— BEGIN —
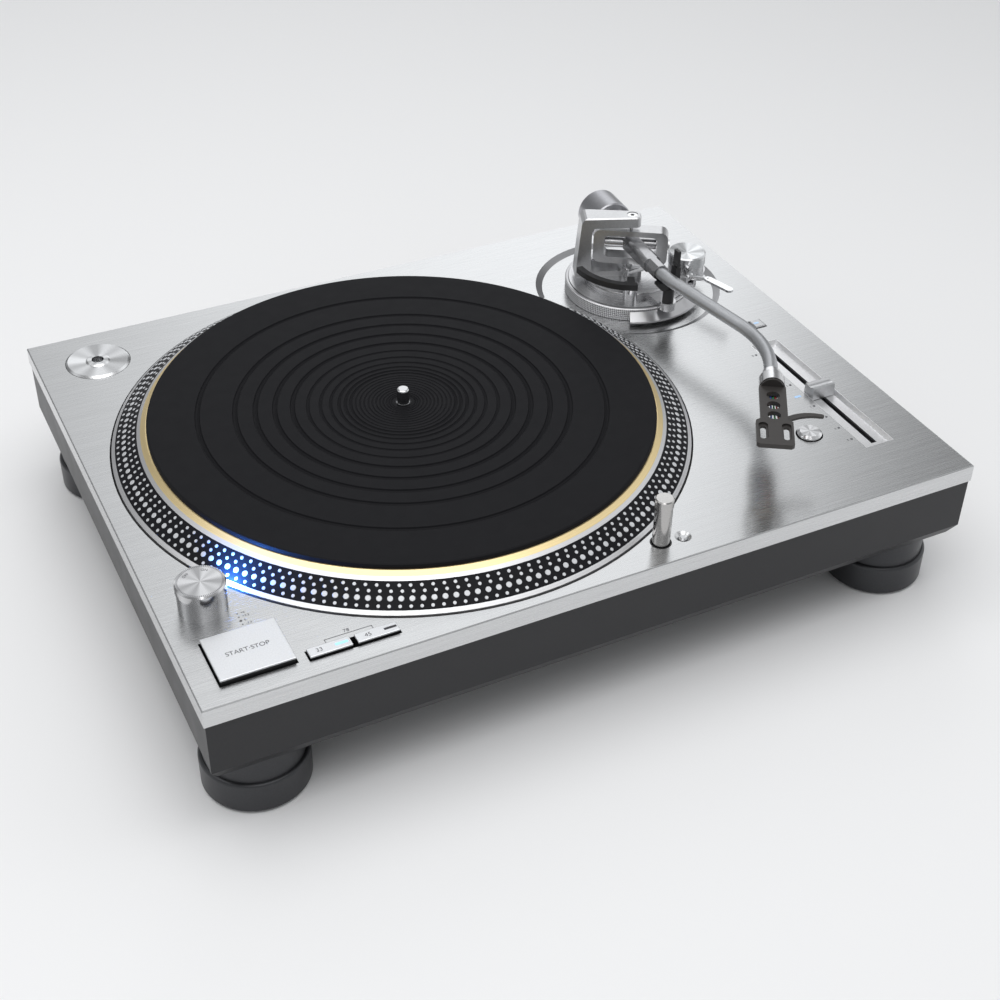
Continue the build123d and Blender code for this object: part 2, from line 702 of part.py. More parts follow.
# Platter: a ribbed casting whose rim slopes down from the strobe band to a lip
band_slope = (STROBE_BAND_TOP_RISE - LIP_RISE) / (
    PLATTER_RADIUS - LIP_WIDTH - STROBE_BAND_TOP_RADIUS
)
with BuildPart() as platter:
    with BuildSketch(profile(SPINDLE_X, SPINDLE_Y)):
        with BuildLine():
            Polyline(
                (COLLAR_RADIUS + SHAFT_FIT, PLATTER_TOP),
                (BRASS_RADIUS, PLATTER_TOP),
                (STROBE_BAND_TOP_RADIUS, TOP + STROBE_BAND_TOP_RISE),
                (STROBE_BAND_TOP_RADIUS, TOP + STROBE_BAND_TOP_RISE - STROBE_BAND_THICKNESS),
                (PLATTER_RADIUS - LIP_WIDTH, TOP + LIP_RISE - STROBE_BAND_THICKNESS),
                (PLATTER_RADIUS - LIP_WIDTH, TOP + LIP_RISE),
                (PLATTER_RADIUS, TOP + LIP_RISE - LIP_WIDTH * band_slope),
                (PLATTER_RADIUS, TOP - PLATTER_SKIRT),
                (PLATTER_RADIUS - RIM_WIDTH, TOP - PLATTER_SKIRT),
                (PLATTER_RADIUS - RIM_WIDTH, WEB_UNDERSIDE),
                (HUB_RADIUS, WEB_UNDERSIDE),
                (HUB_RADIUS, ROTOR_TOP),
                (COLLAR_RADIUS + SHAFT_FIT, ROTOR_TOP),
                close=True,
            )
        make_face()
    revolve(axis=Axis((SPINDLE_X, SPINDLE_Y, 0), (0, 0, 1)))
    rib_length = PLATTER_RADIUS - RIM_WIDTH - HUB_RADIUS + 2 * RIB_OVERLAP
    rib_middle = HUB_RADIUS - RIB_OVERLAP + rib_length / 2
    with BuildSketch(level(SPINDLE_X, SPINDLE_Y, WEB_UNDERSIDE)):
        with PolarLocations(rib_middle, RIB_COUNT):
            Rectangle(rib_length, RIB_WIDTH)
    extrude(amount=-RIB_DEPTH)
save(platter, "platter")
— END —
**Instructions to follow**
Copy every line exactly. Leave nothing out.

**Result**
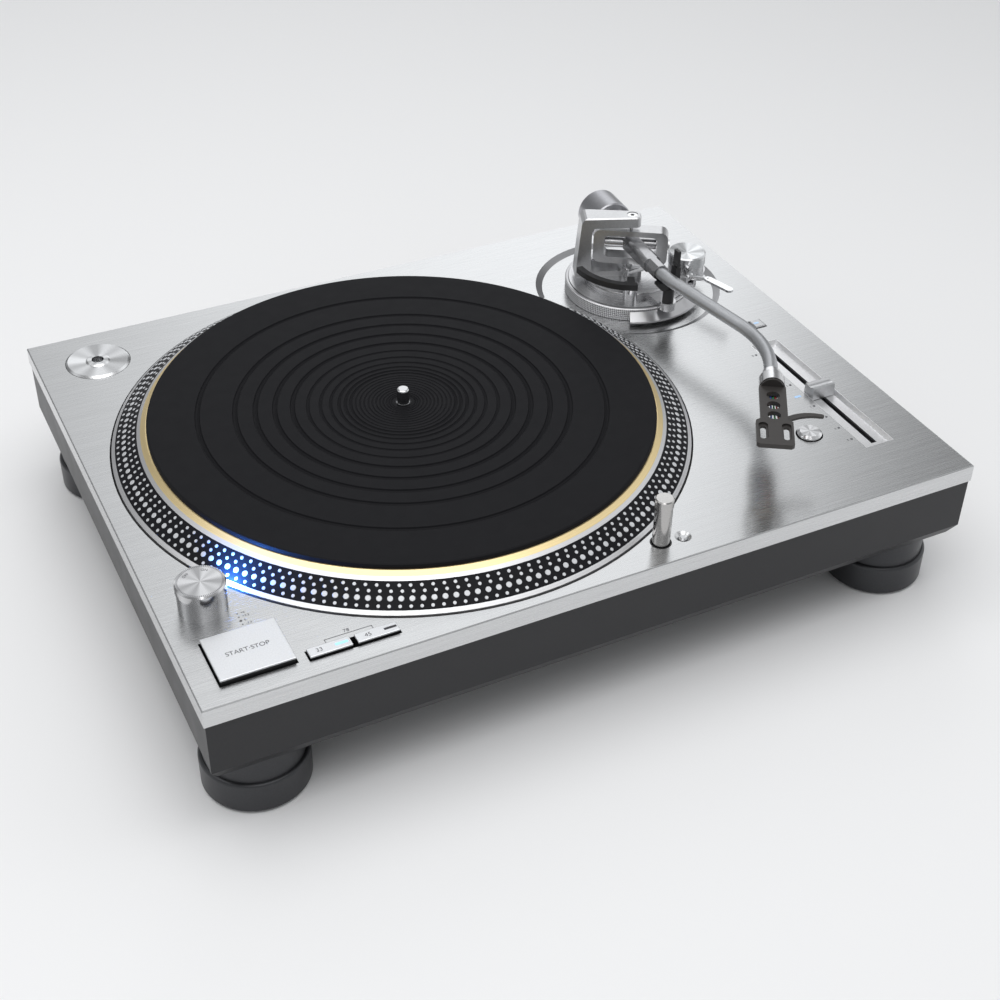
Continue the build123d and Blender code for this object: part 2, from line 702 of part.py. More parts follow.
# Platter: a ribbed casting whose rim slopes down from the strobe band to a lip
band_slope = (STROBE_BAND_TOP_RISE - LIP_RISE) / (
    PLATTER_RADIUS - LIP_WIDTH - STROBE_BAND_TOP_RADIUS
)
with BuildPart() as platter:
    with BuildSketch(profile(SPINDLE_X, SPINDLE_Y)):
        with BuildLine():
            Polyline(
                (COLLAR_RADIUS + SHAFT_FIT, PLATTER_TOP),
                (BRASS_RADIUS, PLATTER_TOP),
                (STROBE_BAND_TOP_RADIUS, TOP + STROBE_BAND_TOP_RISE),
                (STROBE_BAND_TOP_RADIUS, TOP + STROBE_BAND_TOP_RISE - STROBE_BAND_THICKNESS),
                (PLATTER_RADIUS - LIP_WIDTH, TOP + LIP_RISE - STROBE_BAND_THICKNESS),
                (PLATTER_RADIUS - LIP_WIDTH, TOP + LIP_RISE),
                (PLATTER_RADIUS, TOP + LIP_RISE - LIP_WIDTH * band_slope),
                (PLATTER_RADIUS, TOP - PLATTER_SKIRT),
                (PLATTER_RADIUS - RIM_WIDTH, TOP - PLATTER_SKIRT),
                (PLATTER_RADIUS - RIM_WIDTH, WEB_UNDERSIDE),
                (HUB_RADIUS, WEB_UNDERSIDE),
                (HUB_RADIUS, ROTOR_TOP),
                (COLLAR_RADIUS + SHAFT_FIT, ROTOR_TOP),
                close=True,
            )
        make_face()
    revolve(axis=Axis((SPINDLE_X, SPINDLE_Y, 0), (0, 0, 1)))
    rib_length = PLATTER_RADIUS - RIM_WIDTH - HUB_RADIUS + 2 * RIB_OVERLAP
    rib_middle = HUB_RADIUS - RIB_OVERLAP + rib_length / 2
    with BuildSketch(level(SPINDLE_X, SPINDLE_Y, WEB_UNDERSIDE)):
        with PolarLocations(rib_middle, RIB_COUNT):
            Rectangle(rib_length, RIB_WIDTH)
    extrude(amount=-RIB_DEPTH)
save(platter, "platter")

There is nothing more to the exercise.